-- START Collected material --

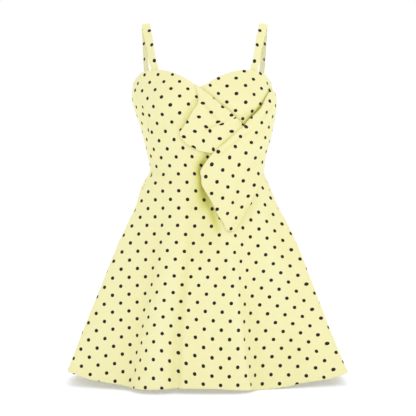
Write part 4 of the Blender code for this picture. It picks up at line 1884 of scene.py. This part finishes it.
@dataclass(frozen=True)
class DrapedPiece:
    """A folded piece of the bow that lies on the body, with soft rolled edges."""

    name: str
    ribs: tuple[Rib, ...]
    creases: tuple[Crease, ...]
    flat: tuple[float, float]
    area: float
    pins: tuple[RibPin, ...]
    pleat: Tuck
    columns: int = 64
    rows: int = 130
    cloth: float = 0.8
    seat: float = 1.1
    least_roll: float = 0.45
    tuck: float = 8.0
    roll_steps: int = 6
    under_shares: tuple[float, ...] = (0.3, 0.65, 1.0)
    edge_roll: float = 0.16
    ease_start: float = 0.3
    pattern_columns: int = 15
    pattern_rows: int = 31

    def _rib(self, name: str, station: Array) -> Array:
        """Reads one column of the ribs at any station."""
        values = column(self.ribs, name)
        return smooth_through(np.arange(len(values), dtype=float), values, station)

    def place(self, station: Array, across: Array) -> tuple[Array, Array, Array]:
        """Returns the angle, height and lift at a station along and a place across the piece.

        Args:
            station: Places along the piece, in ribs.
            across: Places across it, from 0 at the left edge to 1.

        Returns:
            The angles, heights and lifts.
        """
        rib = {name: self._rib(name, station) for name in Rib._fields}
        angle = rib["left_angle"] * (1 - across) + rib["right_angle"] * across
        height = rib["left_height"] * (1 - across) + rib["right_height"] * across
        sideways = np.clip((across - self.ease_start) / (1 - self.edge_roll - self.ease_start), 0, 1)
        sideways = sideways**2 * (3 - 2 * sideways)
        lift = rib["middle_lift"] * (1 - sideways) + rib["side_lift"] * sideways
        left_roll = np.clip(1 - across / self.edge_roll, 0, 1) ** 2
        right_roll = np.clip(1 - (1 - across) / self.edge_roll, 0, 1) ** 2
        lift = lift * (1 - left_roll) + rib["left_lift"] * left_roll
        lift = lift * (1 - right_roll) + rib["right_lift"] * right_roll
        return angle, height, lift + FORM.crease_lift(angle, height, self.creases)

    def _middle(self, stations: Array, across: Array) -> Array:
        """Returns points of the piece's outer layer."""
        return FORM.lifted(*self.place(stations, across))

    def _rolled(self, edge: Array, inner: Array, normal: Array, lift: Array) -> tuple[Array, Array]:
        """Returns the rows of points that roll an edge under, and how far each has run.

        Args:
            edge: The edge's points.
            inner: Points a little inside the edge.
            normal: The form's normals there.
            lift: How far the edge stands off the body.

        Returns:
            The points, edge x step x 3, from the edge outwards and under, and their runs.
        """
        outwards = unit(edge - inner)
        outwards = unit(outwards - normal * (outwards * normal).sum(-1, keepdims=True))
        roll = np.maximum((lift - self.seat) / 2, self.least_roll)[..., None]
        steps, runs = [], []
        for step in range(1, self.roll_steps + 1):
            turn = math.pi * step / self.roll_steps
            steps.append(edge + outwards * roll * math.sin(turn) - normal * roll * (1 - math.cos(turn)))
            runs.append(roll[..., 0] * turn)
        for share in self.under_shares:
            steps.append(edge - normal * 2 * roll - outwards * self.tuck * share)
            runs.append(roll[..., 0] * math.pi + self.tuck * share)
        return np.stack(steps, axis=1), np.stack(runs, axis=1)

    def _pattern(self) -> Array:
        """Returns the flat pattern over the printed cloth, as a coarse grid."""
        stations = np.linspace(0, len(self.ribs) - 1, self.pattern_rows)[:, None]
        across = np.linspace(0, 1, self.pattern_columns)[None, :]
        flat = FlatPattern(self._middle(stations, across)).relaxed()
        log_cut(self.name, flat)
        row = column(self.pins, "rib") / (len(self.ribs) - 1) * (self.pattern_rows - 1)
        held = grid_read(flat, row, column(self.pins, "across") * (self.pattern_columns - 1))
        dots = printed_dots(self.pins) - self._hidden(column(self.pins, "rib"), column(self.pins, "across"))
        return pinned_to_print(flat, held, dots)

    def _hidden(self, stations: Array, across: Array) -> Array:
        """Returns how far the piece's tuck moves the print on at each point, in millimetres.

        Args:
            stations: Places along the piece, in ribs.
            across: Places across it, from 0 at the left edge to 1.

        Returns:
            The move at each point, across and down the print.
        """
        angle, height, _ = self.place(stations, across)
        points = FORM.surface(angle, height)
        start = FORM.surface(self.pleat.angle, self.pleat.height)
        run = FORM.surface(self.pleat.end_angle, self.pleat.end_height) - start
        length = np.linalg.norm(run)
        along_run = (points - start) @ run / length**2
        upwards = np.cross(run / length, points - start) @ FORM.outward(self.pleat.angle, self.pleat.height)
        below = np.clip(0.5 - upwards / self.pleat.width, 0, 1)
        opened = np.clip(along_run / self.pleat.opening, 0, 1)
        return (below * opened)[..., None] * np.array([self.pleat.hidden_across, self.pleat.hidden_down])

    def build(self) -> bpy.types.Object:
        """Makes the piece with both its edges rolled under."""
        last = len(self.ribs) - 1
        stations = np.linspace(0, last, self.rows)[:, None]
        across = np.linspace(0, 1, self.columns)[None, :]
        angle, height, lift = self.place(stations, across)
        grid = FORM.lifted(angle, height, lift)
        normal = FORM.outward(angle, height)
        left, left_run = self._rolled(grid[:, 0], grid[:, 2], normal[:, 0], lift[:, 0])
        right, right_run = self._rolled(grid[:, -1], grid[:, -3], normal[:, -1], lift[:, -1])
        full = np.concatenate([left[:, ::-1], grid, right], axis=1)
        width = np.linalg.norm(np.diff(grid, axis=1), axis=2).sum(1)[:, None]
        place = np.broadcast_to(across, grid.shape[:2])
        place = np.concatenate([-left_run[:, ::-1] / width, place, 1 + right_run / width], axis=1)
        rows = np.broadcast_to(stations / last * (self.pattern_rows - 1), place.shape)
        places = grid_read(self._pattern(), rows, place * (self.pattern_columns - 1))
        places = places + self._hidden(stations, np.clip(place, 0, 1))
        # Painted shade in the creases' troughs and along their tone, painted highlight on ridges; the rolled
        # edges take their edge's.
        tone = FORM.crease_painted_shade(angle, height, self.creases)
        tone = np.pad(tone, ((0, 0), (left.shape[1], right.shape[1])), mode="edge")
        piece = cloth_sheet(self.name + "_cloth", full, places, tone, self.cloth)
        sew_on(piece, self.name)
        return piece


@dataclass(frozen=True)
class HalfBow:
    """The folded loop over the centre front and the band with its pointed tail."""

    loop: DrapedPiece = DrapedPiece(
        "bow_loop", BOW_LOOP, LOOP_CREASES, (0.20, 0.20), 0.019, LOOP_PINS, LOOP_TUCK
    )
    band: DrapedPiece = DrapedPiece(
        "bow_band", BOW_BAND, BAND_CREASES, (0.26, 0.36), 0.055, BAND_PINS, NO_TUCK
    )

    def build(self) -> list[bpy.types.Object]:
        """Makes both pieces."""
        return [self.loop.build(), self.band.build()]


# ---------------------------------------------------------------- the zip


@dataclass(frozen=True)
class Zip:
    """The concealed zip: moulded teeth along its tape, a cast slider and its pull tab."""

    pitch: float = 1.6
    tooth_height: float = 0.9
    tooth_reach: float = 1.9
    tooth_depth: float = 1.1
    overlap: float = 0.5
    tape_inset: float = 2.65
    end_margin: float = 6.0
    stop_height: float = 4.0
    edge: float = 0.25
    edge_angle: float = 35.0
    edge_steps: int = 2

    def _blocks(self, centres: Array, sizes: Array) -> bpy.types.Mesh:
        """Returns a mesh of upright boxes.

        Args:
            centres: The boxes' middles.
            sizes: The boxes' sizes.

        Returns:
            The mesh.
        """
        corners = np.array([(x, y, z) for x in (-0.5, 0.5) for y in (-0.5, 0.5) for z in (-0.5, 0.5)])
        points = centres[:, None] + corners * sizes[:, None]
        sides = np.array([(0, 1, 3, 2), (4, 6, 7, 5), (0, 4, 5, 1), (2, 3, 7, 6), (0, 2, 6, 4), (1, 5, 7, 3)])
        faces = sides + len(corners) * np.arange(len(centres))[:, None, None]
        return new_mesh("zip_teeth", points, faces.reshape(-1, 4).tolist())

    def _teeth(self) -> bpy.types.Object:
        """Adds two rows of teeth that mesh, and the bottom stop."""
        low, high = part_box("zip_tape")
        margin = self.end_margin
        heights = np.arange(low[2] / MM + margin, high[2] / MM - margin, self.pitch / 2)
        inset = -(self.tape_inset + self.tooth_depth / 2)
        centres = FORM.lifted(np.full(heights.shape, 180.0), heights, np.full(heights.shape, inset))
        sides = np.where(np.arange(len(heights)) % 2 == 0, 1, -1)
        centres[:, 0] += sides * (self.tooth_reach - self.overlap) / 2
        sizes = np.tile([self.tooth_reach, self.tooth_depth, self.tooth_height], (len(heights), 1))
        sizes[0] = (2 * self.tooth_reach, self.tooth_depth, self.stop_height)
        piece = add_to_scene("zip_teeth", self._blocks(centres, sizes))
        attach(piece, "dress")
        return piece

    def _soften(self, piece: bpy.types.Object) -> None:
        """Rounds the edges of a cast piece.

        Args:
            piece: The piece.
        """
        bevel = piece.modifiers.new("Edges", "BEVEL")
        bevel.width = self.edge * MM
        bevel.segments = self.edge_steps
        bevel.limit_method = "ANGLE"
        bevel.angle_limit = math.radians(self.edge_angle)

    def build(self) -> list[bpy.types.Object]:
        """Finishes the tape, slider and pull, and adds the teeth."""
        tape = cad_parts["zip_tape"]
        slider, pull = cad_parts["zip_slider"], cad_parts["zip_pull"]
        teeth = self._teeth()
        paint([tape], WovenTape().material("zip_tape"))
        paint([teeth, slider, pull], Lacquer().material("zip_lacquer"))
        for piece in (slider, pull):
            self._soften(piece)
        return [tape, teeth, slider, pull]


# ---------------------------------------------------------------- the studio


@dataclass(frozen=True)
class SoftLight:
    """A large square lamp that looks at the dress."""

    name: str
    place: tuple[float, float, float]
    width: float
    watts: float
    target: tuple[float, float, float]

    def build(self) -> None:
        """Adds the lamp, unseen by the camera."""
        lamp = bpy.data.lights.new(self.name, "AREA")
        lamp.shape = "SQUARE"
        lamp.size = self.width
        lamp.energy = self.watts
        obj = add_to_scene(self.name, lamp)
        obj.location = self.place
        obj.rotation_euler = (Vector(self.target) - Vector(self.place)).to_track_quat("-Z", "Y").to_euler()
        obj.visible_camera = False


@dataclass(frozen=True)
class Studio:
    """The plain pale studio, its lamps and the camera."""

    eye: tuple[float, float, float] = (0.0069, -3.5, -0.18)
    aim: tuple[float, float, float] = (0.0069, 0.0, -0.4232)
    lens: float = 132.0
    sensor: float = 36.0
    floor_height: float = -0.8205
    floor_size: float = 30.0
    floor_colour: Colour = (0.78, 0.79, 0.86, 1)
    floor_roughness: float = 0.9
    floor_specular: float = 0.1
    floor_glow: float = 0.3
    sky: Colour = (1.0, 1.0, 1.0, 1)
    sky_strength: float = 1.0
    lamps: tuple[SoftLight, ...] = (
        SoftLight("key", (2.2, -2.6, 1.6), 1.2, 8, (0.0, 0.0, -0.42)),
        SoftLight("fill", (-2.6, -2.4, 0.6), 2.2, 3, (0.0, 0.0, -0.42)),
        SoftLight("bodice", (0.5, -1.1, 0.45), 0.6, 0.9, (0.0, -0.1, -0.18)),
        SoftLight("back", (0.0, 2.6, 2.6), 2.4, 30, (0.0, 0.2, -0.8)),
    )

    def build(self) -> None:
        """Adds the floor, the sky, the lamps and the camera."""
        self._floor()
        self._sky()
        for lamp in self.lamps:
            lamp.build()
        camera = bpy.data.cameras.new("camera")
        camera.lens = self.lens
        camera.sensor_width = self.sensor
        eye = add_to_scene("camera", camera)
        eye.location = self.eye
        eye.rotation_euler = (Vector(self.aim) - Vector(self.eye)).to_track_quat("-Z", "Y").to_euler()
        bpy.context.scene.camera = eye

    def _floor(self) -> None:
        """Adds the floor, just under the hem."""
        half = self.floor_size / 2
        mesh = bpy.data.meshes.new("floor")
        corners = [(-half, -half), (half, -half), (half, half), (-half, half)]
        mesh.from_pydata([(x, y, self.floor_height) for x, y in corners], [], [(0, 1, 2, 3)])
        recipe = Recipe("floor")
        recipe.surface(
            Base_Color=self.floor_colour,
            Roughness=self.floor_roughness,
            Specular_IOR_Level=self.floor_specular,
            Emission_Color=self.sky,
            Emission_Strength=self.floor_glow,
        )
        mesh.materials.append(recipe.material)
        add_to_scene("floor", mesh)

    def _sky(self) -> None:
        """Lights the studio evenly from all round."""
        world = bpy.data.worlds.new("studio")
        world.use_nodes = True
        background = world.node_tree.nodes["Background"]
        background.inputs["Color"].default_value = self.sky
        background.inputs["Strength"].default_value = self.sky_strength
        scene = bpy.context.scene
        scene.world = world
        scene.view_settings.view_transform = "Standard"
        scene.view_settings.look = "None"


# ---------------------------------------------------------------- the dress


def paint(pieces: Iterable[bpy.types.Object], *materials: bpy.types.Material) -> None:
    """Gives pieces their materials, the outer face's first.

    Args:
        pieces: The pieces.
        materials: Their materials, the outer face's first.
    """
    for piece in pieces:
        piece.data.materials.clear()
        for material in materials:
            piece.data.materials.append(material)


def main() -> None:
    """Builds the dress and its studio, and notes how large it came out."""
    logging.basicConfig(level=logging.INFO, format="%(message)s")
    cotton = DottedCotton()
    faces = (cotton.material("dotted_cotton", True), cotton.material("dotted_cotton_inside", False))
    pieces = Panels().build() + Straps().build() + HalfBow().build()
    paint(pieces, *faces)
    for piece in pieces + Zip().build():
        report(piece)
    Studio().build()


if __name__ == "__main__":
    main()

-- END Collected material --

| Required work |
Spot every line that holds "dress" and copy it.

| Finished task |
        attach(piece, "dress")
    """A large square lamp that looks at the dress."""
# ---------------------------------------------------------------- the dress
    """Builds the dress and its studio, and notes how large it came out."""